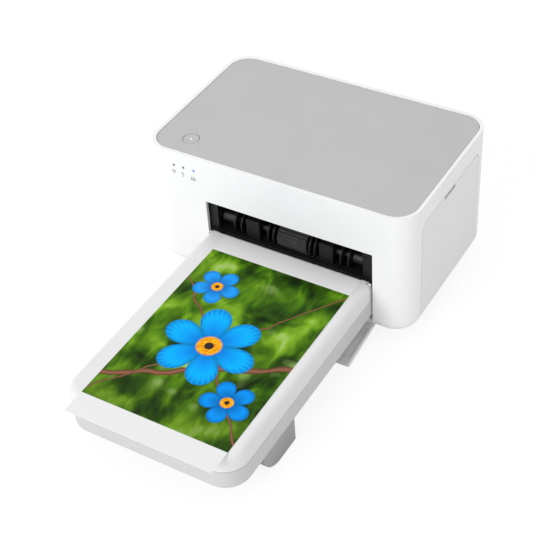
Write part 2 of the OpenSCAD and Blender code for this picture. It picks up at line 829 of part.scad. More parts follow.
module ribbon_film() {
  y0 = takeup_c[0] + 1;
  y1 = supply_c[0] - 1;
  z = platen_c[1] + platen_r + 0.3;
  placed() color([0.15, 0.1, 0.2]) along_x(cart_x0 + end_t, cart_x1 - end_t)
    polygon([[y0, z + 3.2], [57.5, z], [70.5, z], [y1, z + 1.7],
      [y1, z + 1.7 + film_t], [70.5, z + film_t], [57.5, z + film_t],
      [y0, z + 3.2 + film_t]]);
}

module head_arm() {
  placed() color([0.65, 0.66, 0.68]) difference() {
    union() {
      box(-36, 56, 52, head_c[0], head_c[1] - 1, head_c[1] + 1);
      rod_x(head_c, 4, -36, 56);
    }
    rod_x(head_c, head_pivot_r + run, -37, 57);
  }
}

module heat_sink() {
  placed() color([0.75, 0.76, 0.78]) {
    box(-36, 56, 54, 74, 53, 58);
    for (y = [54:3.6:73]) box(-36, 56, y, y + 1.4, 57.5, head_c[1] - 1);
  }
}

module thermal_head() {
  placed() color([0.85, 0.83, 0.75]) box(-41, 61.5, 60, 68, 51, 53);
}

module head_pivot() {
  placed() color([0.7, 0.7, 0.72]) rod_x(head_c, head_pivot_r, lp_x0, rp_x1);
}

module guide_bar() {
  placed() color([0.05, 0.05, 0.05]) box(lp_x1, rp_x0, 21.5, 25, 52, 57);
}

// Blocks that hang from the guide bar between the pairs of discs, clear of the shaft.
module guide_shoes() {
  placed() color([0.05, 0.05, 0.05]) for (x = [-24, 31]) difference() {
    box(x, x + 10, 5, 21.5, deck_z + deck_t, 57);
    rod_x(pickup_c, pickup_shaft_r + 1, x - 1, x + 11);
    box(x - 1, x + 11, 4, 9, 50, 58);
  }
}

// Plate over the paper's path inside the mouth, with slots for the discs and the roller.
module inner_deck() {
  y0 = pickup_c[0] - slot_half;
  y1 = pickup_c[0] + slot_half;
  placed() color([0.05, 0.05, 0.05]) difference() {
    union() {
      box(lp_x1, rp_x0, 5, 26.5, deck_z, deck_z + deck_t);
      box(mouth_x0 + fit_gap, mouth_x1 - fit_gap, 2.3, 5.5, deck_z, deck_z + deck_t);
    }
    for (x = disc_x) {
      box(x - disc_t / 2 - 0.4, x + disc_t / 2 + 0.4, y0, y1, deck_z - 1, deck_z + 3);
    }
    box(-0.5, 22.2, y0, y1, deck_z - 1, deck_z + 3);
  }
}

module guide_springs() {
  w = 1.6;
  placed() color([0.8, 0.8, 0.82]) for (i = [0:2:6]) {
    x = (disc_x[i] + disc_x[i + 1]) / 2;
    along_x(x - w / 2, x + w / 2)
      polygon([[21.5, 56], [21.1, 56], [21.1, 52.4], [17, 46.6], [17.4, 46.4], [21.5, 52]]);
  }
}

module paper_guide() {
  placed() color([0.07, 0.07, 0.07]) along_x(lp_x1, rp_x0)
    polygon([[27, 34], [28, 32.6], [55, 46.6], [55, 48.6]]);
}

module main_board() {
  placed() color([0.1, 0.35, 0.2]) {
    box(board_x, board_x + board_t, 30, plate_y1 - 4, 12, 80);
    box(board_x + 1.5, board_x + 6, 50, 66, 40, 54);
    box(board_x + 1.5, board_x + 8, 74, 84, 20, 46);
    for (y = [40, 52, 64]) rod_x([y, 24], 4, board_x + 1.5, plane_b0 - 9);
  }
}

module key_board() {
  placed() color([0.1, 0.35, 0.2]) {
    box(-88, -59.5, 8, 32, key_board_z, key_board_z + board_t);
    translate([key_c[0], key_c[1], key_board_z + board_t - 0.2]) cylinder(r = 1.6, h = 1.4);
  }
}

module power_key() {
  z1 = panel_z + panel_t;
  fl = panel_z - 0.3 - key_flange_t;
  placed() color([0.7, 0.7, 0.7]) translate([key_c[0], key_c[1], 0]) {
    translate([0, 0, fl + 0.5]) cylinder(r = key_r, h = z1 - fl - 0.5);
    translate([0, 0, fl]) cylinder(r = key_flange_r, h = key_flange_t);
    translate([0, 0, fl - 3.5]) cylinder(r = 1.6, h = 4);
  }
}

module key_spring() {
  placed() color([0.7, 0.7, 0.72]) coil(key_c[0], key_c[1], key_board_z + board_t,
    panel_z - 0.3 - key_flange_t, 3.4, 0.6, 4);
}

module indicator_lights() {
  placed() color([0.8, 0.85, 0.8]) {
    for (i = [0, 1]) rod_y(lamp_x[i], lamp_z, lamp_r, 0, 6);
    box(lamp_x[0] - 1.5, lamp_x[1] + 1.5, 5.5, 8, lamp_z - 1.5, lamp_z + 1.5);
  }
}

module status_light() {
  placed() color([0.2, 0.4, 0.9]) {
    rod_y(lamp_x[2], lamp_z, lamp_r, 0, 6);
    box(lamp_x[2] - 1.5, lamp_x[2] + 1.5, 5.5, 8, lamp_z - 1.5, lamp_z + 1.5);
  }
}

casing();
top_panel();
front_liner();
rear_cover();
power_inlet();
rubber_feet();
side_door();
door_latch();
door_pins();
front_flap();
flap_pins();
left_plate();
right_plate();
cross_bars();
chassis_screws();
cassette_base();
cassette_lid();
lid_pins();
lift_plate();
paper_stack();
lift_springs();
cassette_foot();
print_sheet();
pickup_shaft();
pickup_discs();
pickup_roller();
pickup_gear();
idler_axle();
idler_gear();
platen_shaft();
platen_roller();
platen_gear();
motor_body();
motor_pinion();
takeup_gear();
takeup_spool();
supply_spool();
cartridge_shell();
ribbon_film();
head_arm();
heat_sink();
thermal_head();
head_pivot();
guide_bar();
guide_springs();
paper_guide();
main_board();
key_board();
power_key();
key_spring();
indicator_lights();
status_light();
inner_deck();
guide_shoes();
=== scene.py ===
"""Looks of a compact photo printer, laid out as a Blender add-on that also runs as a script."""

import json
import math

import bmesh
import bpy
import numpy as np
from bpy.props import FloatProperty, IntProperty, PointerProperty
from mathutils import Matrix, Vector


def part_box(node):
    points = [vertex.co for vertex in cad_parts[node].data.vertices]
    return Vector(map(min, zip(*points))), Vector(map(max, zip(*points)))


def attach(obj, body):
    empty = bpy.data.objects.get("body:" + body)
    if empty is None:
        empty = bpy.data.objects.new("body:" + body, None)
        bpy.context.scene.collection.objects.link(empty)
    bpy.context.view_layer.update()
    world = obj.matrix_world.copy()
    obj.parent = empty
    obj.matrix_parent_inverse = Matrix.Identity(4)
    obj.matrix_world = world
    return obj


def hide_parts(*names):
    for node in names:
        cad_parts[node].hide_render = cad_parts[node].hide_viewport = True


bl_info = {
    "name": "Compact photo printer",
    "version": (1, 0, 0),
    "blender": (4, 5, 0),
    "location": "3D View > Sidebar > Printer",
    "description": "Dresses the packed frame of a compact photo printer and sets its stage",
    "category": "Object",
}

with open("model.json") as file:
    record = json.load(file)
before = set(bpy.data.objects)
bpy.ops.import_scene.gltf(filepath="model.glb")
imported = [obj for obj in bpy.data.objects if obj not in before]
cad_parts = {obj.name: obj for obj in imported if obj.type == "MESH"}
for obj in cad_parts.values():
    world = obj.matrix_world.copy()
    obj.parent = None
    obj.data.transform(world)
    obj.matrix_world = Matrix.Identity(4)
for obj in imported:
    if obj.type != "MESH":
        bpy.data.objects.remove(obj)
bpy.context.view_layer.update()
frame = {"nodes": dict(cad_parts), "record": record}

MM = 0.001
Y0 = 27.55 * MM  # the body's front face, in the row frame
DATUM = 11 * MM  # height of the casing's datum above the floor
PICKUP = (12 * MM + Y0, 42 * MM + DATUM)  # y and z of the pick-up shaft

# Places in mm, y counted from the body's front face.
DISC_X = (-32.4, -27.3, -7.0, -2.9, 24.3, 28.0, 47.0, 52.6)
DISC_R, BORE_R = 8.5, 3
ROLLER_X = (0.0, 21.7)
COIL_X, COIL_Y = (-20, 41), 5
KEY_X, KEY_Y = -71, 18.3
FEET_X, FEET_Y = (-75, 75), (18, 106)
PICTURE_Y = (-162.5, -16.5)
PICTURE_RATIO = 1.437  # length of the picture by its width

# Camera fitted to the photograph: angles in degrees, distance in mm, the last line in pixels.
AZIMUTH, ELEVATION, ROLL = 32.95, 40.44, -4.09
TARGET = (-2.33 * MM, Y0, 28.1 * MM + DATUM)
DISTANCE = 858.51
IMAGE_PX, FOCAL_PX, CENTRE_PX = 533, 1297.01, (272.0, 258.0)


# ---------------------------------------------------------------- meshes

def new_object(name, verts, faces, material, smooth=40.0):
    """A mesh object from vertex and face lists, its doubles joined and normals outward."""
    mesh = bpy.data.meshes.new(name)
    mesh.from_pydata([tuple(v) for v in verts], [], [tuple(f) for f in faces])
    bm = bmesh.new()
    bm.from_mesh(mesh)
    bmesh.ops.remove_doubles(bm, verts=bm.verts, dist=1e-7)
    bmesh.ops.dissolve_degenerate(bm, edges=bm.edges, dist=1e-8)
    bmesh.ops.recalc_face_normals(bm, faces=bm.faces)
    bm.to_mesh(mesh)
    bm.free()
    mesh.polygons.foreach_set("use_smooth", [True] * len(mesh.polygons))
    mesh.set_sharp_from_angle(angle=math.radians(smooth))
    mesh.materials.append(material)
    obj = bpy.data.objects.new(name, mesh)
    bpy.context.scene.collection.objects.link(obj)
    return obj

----

Task directions: Check each line above for the word "frame" and say how many have it, with nothing else.

Written reply: 3